### DIRECTIVE:
Identify and copy all lines of the material where the string "render" is found.

### TASK INPUTS:
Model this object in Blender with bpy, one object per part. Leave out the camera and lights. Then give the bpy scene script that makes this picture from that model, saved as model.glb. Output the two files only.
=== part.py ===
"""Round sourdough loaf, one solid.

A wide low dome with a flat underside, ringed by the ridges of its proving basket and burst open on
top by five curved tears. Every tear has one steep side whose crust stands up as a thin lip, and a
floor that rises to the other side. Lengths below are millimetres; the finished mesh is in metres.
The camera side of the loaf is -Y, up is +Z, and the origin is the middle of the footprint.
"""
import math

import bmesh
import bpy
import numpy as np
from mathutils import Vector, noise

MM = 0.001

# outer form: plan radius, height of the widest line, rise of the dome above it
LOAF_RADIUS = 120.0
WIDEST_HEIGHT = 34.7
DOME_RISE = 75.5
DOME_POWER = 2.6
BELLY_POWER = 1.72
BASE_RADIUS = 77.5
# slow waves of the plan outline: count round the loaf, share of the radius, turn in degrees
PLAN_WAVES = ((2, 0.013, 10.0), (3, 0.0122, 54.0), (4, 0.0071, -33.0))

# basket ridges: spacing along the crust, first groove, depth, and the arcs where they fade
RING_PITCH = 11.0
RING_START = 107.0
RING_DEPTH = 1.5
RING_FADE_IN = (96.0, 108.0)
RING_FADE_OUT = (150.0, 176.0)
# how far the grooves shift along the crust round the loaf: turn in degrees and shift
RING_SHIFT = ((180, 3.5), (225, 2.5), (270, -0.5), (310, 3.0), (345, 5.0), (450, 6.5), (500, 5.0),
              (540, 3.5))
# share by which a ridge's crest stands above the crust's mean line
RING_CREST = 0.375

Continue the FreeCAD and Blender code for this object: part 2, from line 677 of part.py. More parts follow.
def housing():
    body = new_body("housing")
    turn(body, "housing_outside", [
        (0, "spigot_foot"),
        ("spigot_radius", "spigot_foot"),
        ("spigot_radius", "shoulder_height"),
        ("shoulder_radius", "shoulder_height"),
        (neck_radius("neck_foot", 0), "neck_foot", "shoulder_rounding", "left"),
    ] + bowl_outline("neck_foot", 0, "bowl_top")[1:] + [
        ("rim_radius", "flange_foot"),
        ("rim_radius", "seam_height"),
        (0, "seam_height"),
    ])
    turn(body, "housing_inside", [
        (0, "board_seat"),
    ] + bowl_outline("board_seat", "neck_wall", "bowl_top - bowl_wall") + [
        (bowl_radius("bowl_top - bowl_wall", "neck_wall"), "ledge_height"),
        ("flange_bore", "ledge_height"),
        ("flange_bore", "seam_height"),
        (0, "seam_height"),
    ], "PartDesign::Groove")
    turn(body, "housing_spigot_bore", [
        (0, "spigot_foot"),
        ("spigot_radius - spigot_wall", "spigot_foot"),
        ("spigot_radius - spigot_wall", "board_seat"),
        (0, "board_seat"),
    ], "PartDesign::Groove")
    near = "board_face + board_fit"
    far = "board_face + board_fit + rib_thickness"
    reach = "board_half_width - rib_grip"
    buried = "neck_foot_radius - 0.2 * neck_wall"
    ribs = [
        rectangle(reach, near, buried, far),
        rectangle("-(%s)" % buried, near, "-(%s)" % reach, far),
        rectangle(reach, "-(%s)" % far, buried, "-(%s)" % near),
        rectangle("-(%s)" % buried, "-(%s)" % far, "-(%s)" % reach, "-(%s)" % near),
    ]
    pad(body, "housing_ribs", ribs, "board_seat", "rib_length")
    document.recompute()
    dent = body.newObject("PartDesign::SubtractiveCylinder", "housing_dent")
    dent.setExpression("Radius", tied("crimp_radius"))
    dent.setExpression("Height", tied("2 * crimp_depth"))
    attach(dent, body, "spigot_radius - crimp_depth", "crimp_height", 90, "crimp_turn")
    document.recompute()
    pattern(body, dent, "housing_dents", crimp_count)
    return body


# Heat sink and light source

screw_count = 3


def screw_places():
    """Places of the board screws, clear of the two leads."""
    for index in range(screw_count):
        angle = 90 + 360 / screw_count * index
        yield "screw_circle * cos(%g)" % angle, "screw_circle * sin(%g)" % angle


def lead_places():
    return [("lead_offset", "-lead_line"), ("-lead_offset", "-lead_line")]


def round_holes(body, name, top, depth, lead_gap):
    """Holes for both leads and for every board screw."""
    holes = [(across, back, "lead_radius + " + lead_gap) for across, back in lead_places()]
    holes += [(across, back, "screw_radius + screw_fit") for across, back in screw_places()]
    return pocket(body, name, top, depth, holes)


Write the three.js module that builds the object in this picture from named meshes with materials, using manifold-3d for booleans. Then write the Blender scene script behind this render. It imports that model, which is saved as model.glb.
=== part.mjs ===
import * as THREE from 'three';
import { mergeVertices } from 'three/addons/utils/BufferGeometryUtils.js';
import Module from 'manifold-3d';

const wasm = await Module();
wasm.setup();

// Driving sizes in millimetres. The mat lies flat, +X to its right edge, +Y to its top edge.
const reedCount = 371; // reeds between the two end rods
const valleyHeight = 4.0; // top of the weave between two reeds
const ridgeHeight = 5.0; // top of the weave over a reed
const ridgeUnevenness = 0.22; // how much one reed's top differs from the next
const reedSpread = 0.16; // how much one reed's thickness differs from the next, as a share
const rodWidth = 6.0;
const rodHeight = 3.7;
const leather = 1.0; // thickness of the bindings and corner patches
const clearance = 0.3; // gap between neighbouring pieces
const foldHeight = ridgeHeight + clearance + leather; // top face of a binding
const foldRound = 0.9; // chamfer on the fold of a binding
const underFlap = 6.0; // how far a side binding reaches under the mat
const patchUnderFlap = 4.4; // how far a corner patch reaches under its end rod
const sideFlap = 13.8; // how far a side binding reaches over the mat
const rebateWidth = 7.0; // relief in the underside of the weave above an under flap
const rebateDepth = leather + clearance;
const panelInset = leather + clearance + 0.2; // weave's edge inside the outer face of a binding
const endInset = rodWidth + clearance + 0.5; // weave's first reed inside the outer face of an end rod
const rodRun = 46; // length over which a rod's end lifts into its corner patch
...
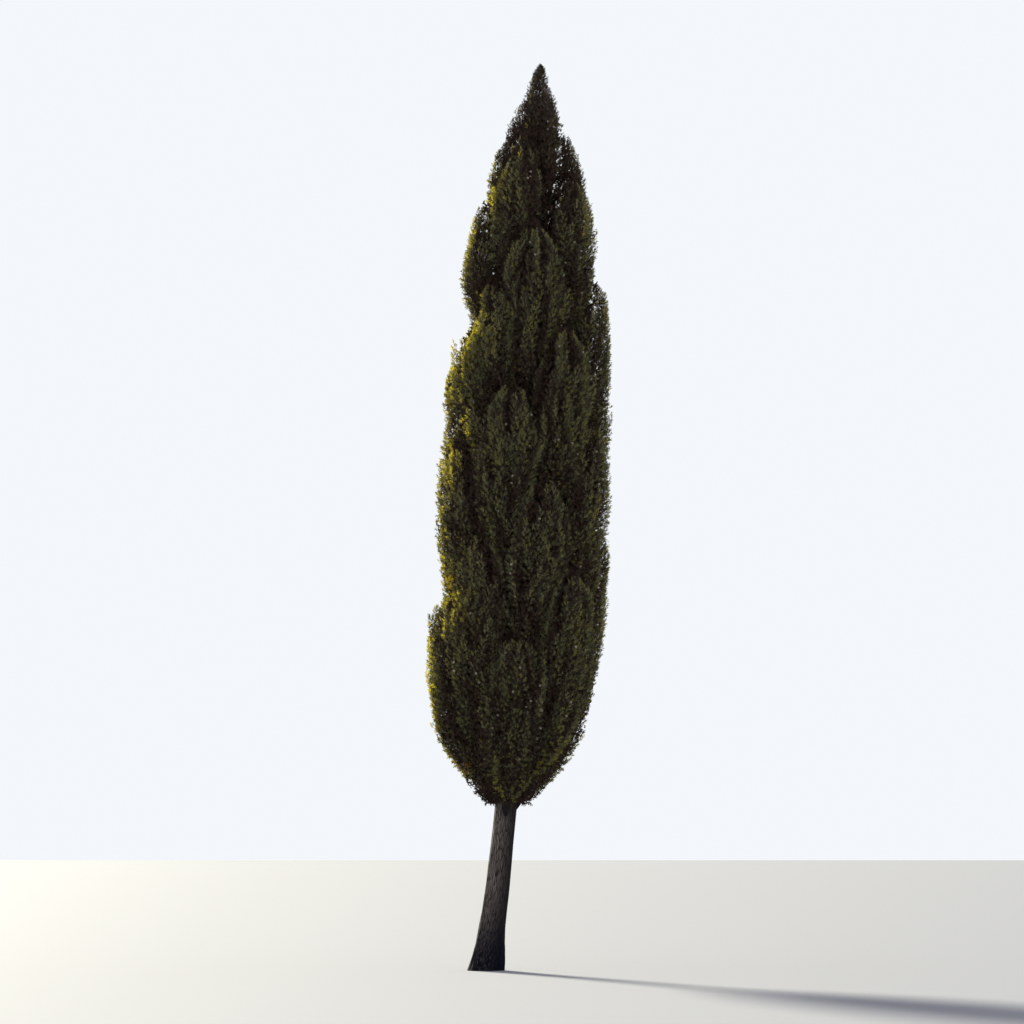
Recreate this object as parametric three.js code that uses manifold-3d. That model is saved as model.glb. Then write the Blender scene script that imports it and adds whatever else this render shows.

### THE OUTPUT:
Write the three.js module that builds the object in this picture from named meshes with materials, using manifold-3d for booleans. Then write the Blender scene script behind this render. It imports that model, which is saved as model.glb.
Recreate this object as parametric three.js code that uses manifold-3d. That model is saved as model.glb. Then write the Blender scene script that imports it and adds whatever else this render shows.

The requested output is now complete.